A note of advice: if you decide to walk this path, make sure that you work with someone — either a therapist or coach — who has the proper training in trauma. They’ll understand your struggles as a Latina who has done the work for themselves.

2. Connect with Latinas Working on Themselves

There’s nothing more powerful than being part of a community that supports your inner growth. Unfortunately, our culture hasn’t accepted that taking a deeper look at trauma or finding new ways to work through it is okay. Some Latinas and Latinos may push back and say that doing this type of work is for “locos.” They’ll start comparing themselves to us, how hard their lives were and how they’re fine. These individuals don’t understand how trauma works because not wanting to examine your trauma is a trauma response. This is why it’s so important that while you work to heal from imposter syndrome trauma or any trauma you surround yourself with other Latinas who are doing the same. We’re out there; you just have to look.

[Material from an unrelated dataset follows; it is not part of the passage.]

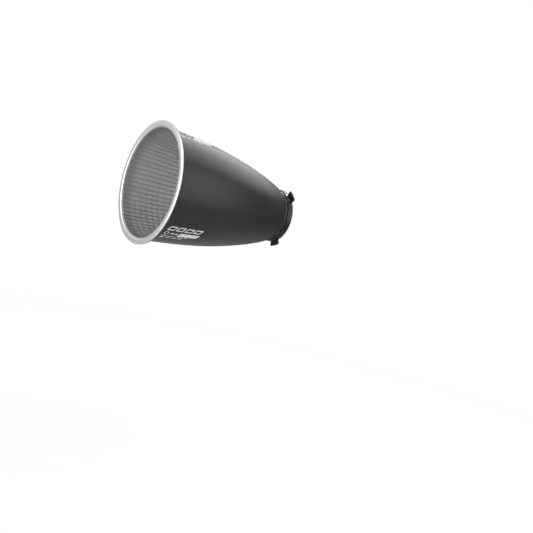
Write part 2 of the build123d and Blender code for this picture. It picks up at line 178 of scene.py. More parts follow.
def bezier(start, first_handle, second_handle, end, steps):
    """Points along one cubic curve."""
    t = np.linspace(0, 1, steps)[:, None]
    ends = (1 - t) ** 3 * np.array(start) + t**3 * np.array(end)
    middle = 3 * (1 - t) ** 2 * t * np.array(first_handle) + 3 * (1 - t) * t**2 * np.array(second_handle)
    return ends + middle


def shell_outline():
    """The shell's outer surface, from the neck's rear edge to the mouth, as close points."""
    neck = [(NECK_REAR, NECK_RADIUS)]
    shoulder = bezier((NECK_FRONT, NECK_RADIUS), *SHOULDER_HANDLES, BELL_REAR, SHOULDER_POINTS)
    bell = clamped_spline([BELL_REAR, *BELL_STATIONS, BELL_FRONT], BELL_REAR_SLOPE, BELL_FRONT_SLOPE)
    along = np.linspace(BELL_REAR[0], BELL_FRONT[0], BELL_POINTS)[1:]
    run_on = [(BELL_FRONT[0] + RUN_ON, BELL_FRONT[1] + RUN_ON * BELL_FRONT_SLOPE)]
    return np.vstack([neck, shoulder, np.column_stack([along, bell(along)]), run_on])


OUTLINE = shell_outline()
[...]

3. Learn to Trust Yourself and Access Your Inner Resources

Imposter syndrome trauma happens because you learn to internalize what others think of you and how they treat you. In order to heal from this, you must learn to access your inner wisdom and resources to trust yourself again. In doing this, you’ll start to feel stronger in yourself and more naturally confident. You’ll learn to give yourself what you’ve been seeking from the outside world: validation and acceptance. Imagine knowing and trusting yourself so deeply that you can create your own inner confidence. If you’re looking to go on this path, I highly recommend working with a therapist or coach that will support you in this. You can also find books and online courses that support your journey.

Final Thoughts

My intention after reading this is that it will help you make more sense of yourself, and how imposter syndrome trauma impacts you as a Latina. To support you in becoming aware that you don’t have to be so hard on yourself anymore. Instead, you can begin to take steps to heal. If you have any questions about this that you would like answered in a future article, let me know!